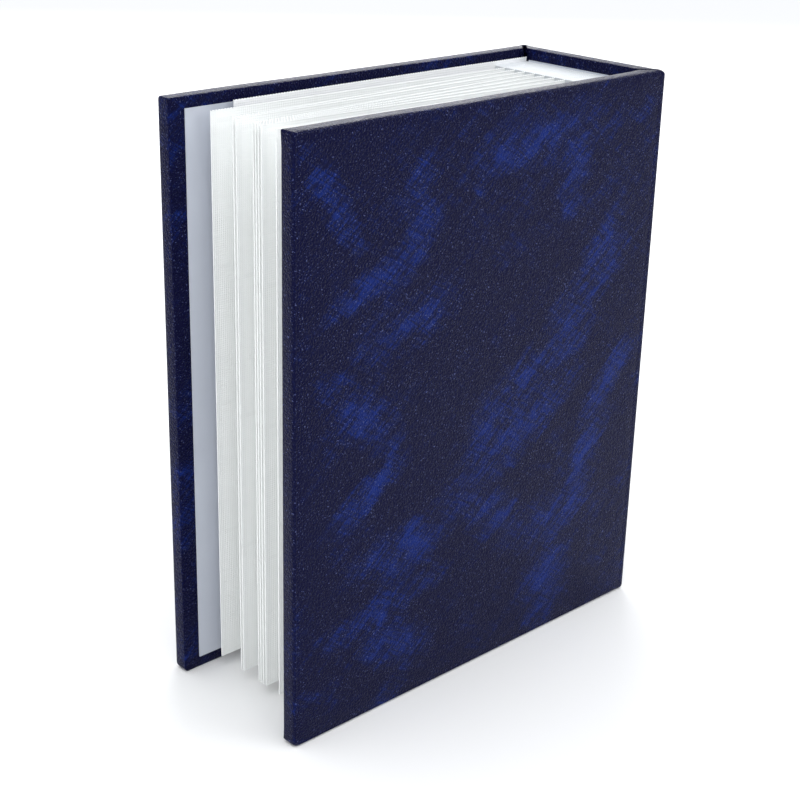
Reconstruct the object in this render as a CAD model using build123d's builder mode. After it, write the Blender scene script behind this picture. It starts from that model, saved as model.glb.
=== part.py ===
"""Pocket coin album: a padded, square-backed case that holds ten pocket leaves.

The album stands on its bottom edges. +Z is up, the spine faces +X, the fore-edge
faces -X, the back cover faces -Y and the front cover faces +Y. The origin is the
middle of the bottom of the closed album. All sizes are in millimetres.
"""

import math
import os

from build123d import *

# The case, measured over its leatherette
album_height = 148
album_depth = 121
album_thickness = 49

# The layers of a cover and of the spine, from the outside in
leatherette = 0.6
padding = 1.4
board = 1.9
paper = 0.25
edge_radius = 1.8
turn_in = 15
spine_turn_in = 5

# The joints: cover and spine meet in a wedge that closes at the outer corner
wedge_half_angle = 6
tip_relief = 0.7

# How far the white paper stays inside the leatherette
paper_head_inset = 3.0
paper_fore_inset = 4.5
paper_joint_inset = 0.8

# The leaf block
leaf_count = 10
leaf_height = 141.6
leaf_bottom = 3.0
leaf_fore_inset = 9.0
backing_film = 0.3
pocket_film = 0.25
spacer_width = 12
block_clearance = 0.5

# The bend line of each leaf, in front of the spacers
bend_ahead = 0.8
bound_edge_gap = 0.15
leaf_edge_gap = 0.3

# Where each leaf's fore-edge stands, as a share of the room between the pastedowns
leaf_fan = [0.086, 0.294, 0.322, 0.476, 0.501, 0.526, 0.551, 0.684, 0.785, 0.891]

# The pockets: rows of film strips welded to the backing film, open at the top
pocket_rows = 4
pocket_gutter_margin = 4.0
pocket_fore_margin = 1.0
pocket_head_margin = 2.5
pocket_foot_margin = 0.8
pocket_mouth = 2.0

# The flyleaf: a narrower, slightly taller film sheet against the front cover
flyleaf_fore_inset = 17.0
flyleaf_extra_height = 1.2
flyleaf_film = 0.3
flyleaf_fan = 1.5

# Places worked out from the sizes
spine_x = album_depth / 2
fore_x = -album_depth / 2
back_y = -album_thickness / 2
case_thickness = leatherette + padding + board + leatherette
board_outside = leatherette + padding
board_inside = board_outside + board
paper_inside = case_thickness + paper
mitre = math.radians(45 + wedge_half_angle)
joint_run = case_thickness * math.tan(mitre)

os.makedirs("parts", exist_ok=True)


def save(piece, name):
    """Labels a finished piece and writes its STEP file."""
    piece.part.label = name
    export_step(piece.part, f"parts/{name}.step")


def slab(x_low, x_high, y_low, y_high, z_low, z_high, mode=Mode.ADD):
    """Adds a rectangular slab to the current part, or cuts it away."""
    with BuildSketch(Plane.XY.offset(z_low)) as footprint:
        with Locations(((x_low + x_high) / 2, (y_low + y_high) / 2)):
            Rectangle(x_high - x_low, y_high - y_low)
    extrude(footprint.sketch, amount=z_high - z_low, mode=mode)


def cover_shape(inset):
    """The back cover's outer form, or what is left of it a skin's thickness inside."""
    mitre_normal = Vector(math.cos(mitre), math.sin(mitre), 0)
    mitre_point = Vector(spine_x, back_y, 0) - mitre_normal * inset
    with BuildPart() as shape:
        slab(
            fore_x + inset, spine_x + inset,
            back_y + inset, back_y + case_thickness - inset,
            inset, album_height - inset,
        )
        outer_edges = faces().sort_by(Axis.Y)[0].edges().sort_by(Axis.X)[:-1]
        corner_edges = edges().filter_by(Axis.Y).sort_by(Axis.X)[:2]
        fillet(outer_edges + corner_edges, radius=edge_radius - inset)
        split(bisect_by=Plane(origin=mitre_point, z_dir=mitre_normal), keep=Keep.BOTTOM)
        tip = Plane(origin=(spine_x - tip_relief, 0, 0), z_dir=(1, 0, 0))
        split(bisect_by=tip, keep=Keep.BOTTOM)
    return shape.part


def spine_shape(inset):
    """The spine's outer form, or what is left of it a skin's thickness inside."""
    with BuildPart() as shape:
        slab(
            spine_x - case_thickness + inset, spine_x - inset,
            back_y, -back_y,
            inset, album_height - inset,
        )
        end_edges = faces().sort_by(Axis.X)[-1].edges().filter_by(Axis.Y)
        fillet(end_edges, radius=edge_radius - inset)
        for side in (-1, 1):
            mitre_normal = Vector(-math.sin(mitre), side * math.cos(mitre), 0)
            mitre_point = Vector(spine_x, side * -back_y, 0) - mitre_normal * inset
            mitre_plane = Plane(origin=mitre_point, z_dir=mitre_normal)
            tip = Plane(origin=(0, side * (-back_y - tip_relief), 0), z_dir=(0, side, 0))
            for cut in (mitre_plane, tip):
                split(bisect_by=cut, keep=Keep.BOTTOM)
    return shape.part


# Back cover. The leatherette wraps the padded board on every side and turns in over
# its inner face, which leaves a window that the pastedown sinks into.
window_x = (fore_x + turn_in, spine_x - joint_run - turn_in)
window_z = (turn_in, album_height - turn_in)
back_board_y = back_y + board_inside
back_skin_y = back_y + case_thickness

with BuildPart() as back_cover_leatherette:
    add(cover_shape(0))
    add(cover_shape(leatherette), mode=Mode.SUBTRACT)
    slab(*window_x, back_board_y, back_skin_y, *window_z, mode=Mode.SUBTRACT)

padding_plane = Plane(origin=(0, back_y + board_outside, 0), z_dir=(0, 1, 0))

with BuildPart() as back_cover_padding:
    add(cover_shape(leatherette))
    split(bisect_by=padding_plane, keep=Keep.BOTTOM)

with BuildPart() as back_cover_board:
    add(cover_shape(leatherette))
    split(bisect_by=padding_plane, keep=Keep.TOP)

with BuildPart() as back_cover_pastedown:
    slab(
        fore_x + paper_fore_inset, spine_x - joint_run - paper_joint_inset,
        back_skin_y, back_skin_y + paper,
        paper_head_inset, album_height - paper_head_inset,
    )
    slab(*window_x, back_board_y, back_skin_y, *window_z)
    slab(
        window_x[0] + paper, window_x[1] - paper,
        back_board_y + paper, back_skin_y + paper,
        window_z[0] + paper, window_z[1] - paper,
        mode=Mode.SUBTRACT,
    )

# The front cover is the back cover's mirror image.
cover_layers = {
    "leatherette": back_cover_leatherette,
    "padding": back_cover_padding,
    "board": back_cover_board,
    "pastedown": back_cover_pastedown,
}
for layer, back_piece in cover_layers.items():
    save(back_piece, f"back_cover_{layer}")
    with BuildPart() as front_piece:
        mirror(back_piece.part, about=Plane.XZ)
    save(front_piece, f"front_cover_{layer}")

# Spine, made in the same layers as the covers.
spine_board_x = spine_x - board_inside
spine_skin_x = spine_x - case_thickness
spine_half = -back_y - joint_run
spine_window_y = (-spine_half + spine_turn_in, spine_half - spine_turn_in)

with BuildPart() as spine_leatherette:
    add(spine_shape(0))
    add(spine_shape(leatherette), mode=Mode.SUBTRACT)
    slab(spine_skin_x, spine_board_x, *spine_window_y, *window_z, mode=Mode.SUBTRACT)
save(spine_leatherette, "spine_leatherette")

spine_padding_plane = Plane(origin=(spine_x - board_outside, 0, 0), z_dir=(1, 0, 0))

with BuildPart() as spine_padding:
    add(spine_shape(leatherette))
    split(bisect_by=spine_padding_plane, keep=Keep.TOP)
save(spine_padding, "spine_padding")

with BuildPart() as spine_board:
    add(spine_shape(leatherette))
    split(bisect_by=spine_padding_plane, keep=Keep.BOTTOM)
save(spine_board, "spine_board")

# The lining fills the window flush, because the block is glued flat against it.
lining_half = spine_half - paper_joint_inset
with BuildPart() as spine_lining:
    slab(
        spine_skin_x - paper, spine_skin_x, -lining_half, lining_half,
        paper_head_inset, album_height - paper_head_inset,
    )
    slab(spine_skin_x, spine_board_x, *spine_window_y, *window_z)
save(spine_lining, "spine_lining")

# Leaf block. Spacers and the leaves' bound edges alternate across the spine, from
# the flyleaf at the front cover to the last spacer at the back cover.
block_back_x = spine_x - paper_inside
block_face_x = block_back_x - spacer_width
bend_x = block_face_x - bend_ahead
front_paper_y = -back_y - paper_inside
block_front_y = front_paper_y - block_clearance
block_run = 2 * block_front_y
leaf_top = leaf_bottom + leaf_height
spacer_count = leaf_count + 1
spacer = (block_run - flyleaf_film - leaf_count * backing_film) / spacer_count
flyleaf_top = leaf_top + flyleaf_extra_height


def bound_edge(y_high, film, top):
    """The strip of a leaf's own film that is glued in between two spacers."""
    with BuildPart() as edge:
        slab(
            bend_x + bound_edge_gap, block_back_x,
            y_high - film, y_high, leaf_bottom, top,
        )
    return edge


def leaf_plane(bend_y, fore_y, fore_inset):
    """The plane of a leaf at rest: x runs to the fore-edge, y up and z to the front."""
    run = bend_x - (fore_x + fore_inset)
    return Plane(
        origin=(bend_x, bend_y, leaf_bottom),
        x_dir=(-run, fore_y - bend_y, 0),
        z_dir=(fore_y - bend_y, run, 0),
    )


save(bound_edge(block_front_y, flyleaf_film, flyleaf_top), "flyleaf_bound_edge")
flyleaf_y = block_front_y - flyleaf_film / 2
flyleaf_plane = leaf_plane(flyleaf_y, front_paper_y - flyleaf_fan, flyleaf_fore_inset)
flyleaf_width = bend_x - fore_x - flyleaf_fore_inset - leaf_edge_gap

with BuildPart() as flyleaf:
    with BuildSketch(flyleaf_plane):
        with Locations((leaf_edge_gap, 0)):
            Rectangle(
                flyleaf_width, leaf_height + flyleaf_extra_height,
                align=(Align.MIN, Align.MIN),
            )
    extrude(amount=flyleaf_film / 2, both=True)
save(flyleaf, "flyleaf_sheet")

leaf_width = bend_x - fore_x - leaf_fore_inset - leaf_edge_gap
pocket_width = leaf_width - pocket_gutter_margin - pocket_fore_margin
row_pitch = (leaf_height - pocket_head_margin - pocket_foot_margin) / pocket_rows
pocket_height = row_pitch - pocket_mouth

y_front = block_front_y - flyleaf_film
for number in range(1, spacer_count + 1):
    with BuildPart() as spacer_strip:
        slab(
            block_face_x, block_back_x, y_front - spacer, y_front,
            leaf_bottom, leaf_top,
        )
    save(spacer_strip, f"spacer_{number:02}")
    y_front -= spacer
    if number > leaf_count:
        break

    save(bound_edge(y_front, backing_film, leaf_top), f"leaf_{number:02}_bound_edge")
    bend_y = y_front - backing_film / 2
    y_front -= backing_film
    fore_y = front_paper_y * (1 - 2 * leaf_fan[number - 1])
    plane = leaf_plane(bend_y, fore_y, leaf_fore_inset)

    with BuildPart() as backing:
        with BuildSketch(plane):
            with Locations((leaf_edge_gap, 0)):
                Rectangle(leaf_width, leaf_height, align=(Align.MIN, Align.MIN))
        extrude(amount=backing_film / 2, both=True)
    save(backing, f"leaf_{number:02}_backing_film")

    with BuildPart() as pockets:
        with BuildSketch(plane.offset(backing_film / 2)):
            for row in range(pocket_rows):
                row_foot = pocket_foot_margin + row * row_pitch
                with Locations((leaf_edge_gap + pocket_gutter_margin, row_foot)):
                    Rectangle(pocket_width, pocket_height, align=(Align.MIN, Align.MIN))
        extrude(amount=pocket_film)
    save(pockets, f"leaf_{number:02}_pocket_strips")

print(f"spacer {spacer:.2f}, bend line x {bend_x:.2f}, block front y {block_front_y:.2f}")
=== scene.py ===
import math

import bpy
from mathutils import Matrix, Vector, noise


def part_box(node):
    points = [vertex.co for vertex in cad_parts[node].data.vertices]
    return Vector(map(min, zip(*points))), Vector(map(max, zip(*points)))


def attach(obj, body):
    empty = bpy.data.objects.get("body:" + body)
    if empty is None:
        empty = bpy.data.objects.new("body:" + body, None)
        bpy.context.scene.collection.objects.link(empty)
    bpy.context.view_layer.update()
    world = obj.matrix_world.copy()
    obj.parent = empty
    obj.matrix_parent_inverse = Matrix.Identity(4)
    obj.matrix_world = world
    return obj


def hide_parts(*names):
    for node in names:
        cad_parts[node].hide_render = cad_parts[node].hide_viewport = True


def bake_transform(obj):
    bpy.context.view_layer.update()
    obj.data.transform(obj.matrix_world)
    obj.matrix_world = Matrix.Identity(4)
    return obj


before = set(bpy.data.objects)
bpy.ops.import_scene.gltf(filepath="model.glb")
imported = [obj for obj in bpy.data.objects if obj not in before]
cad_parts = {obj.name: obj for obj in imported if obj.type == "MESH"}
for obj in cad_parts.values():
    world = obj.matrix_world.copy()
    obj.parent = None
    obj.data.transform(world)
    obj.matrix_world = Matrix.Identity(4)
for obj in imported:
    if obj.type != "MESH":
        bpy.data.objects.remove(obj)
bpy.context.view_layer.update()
MM = 0.001


# ---------------------------------------------------------------------------------
# The leatherette: a vinyl-coated cloth, printed with a marbled cloud pattern in
# brighter blue and embossed with a fine pebble grain. The print gives soft wisps
# that run up to the right, and the grain breaks every reflection into fine sparks,
# to which painted glints on its highest points are added.

# The grain is drawn a little coarser than the real one, so that it shows
grain_size = 0.85 * MM
grain_depth = 0.14 * MM
streak_slant = 38
streak_depth = 14 * MM
faint_strength = 0.35
back_cover_reach = 10 * MM

# The stronger streaks of the print: place along X and up Z from the middle of a cover,
# half length and half width in millimetres, and slant up to the right in degrees.
streaks = [
    (-50, 58, 17, 5, -58),
    (-24, 50, 18, 8, 82),
    (-37, 38, 18, 5, 24),
    (17, 63, 30, 9, 4),
    (28, 56, 16, 7, 86),
    (40, 28, 21, 9, 52),
    (28, 12, 15, 11, 50),
    (8, -1, 27, 9, 36),
    (47, -6, 18, 6, 48),
    (40, -25, 22, 8, 80),
    (10, -14, 30, 8, 30),
    (1, -30, 22, 8, -30),
    (26, -40, 23, 9, 3),
    (26, -58, 18, 12, 84),
    (-41, 6, 20, 8, -42),
    (-39, -14, 18, 5, 28),
    (-28, -33, 20, 9, 6),
    (-33, -46, 24, 6, 9),
    (-30, -56, 18, 9, -36),
    (-27, 26, 20, 8, 14),
]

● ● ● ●

WHAT THE EXERCISE ASKS - Emit, unaltered, the lines from the top of the listing down through the line that holds "tip_relief = 0.7"; emit nothing else.

OUTPUT -
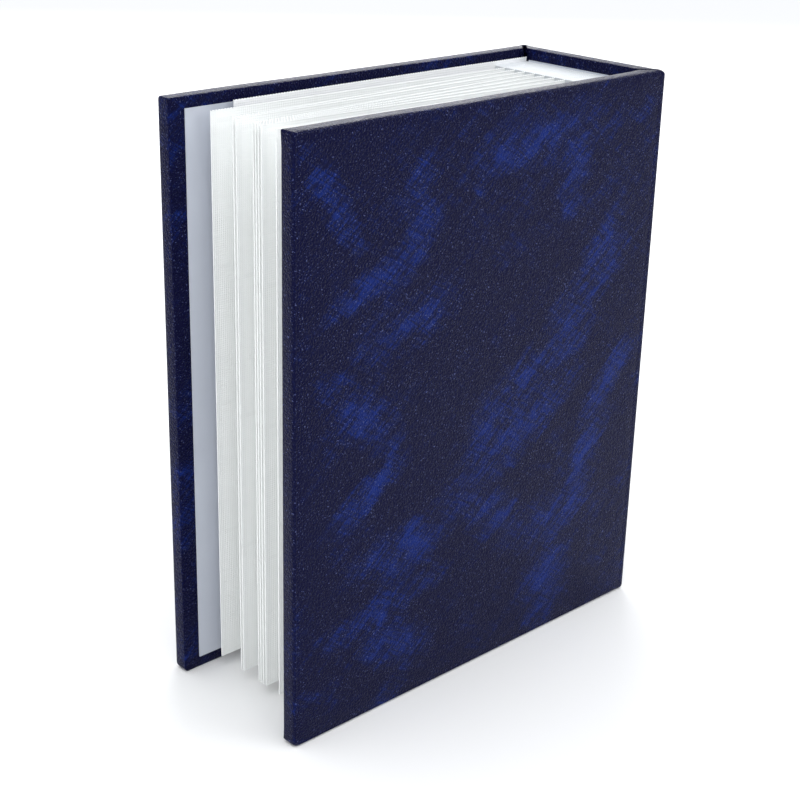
Reconstruct the object in this render as a CAD model using build123d's builder mode. After it, write the Blender scene script behind this picture. It starts from that model, saved as model.glb.
=== part.py ===
"""Pocket coin album: a padded, square-backed case that holds ten pocket leaves.

The album stands on its bottom edges. +Z is up, the spine faces +X, the fore-edge
faces -X, the back cover faces -Y and the front cover faces +Y. The origin is the
middle of the bottom of the closed album. All sizes are in millimetres.
"""

import math
import os

from build123d import *

# The case, measured over its leatherette
album_height = 148
album_depth = 121
album_thickness = 49

# The layers of a cover and of the spine, from the outside in
leatherette = 0.6
padding = 1.4
board = 1.9
paper = 0.25
edge_radius = 1.8
turn_in = 15
spine_turn_in = 5

# The joints: cover and spine meet in a wedge that closes at the outer corner
wedge_half_angle = 6
tip_relief = 0.7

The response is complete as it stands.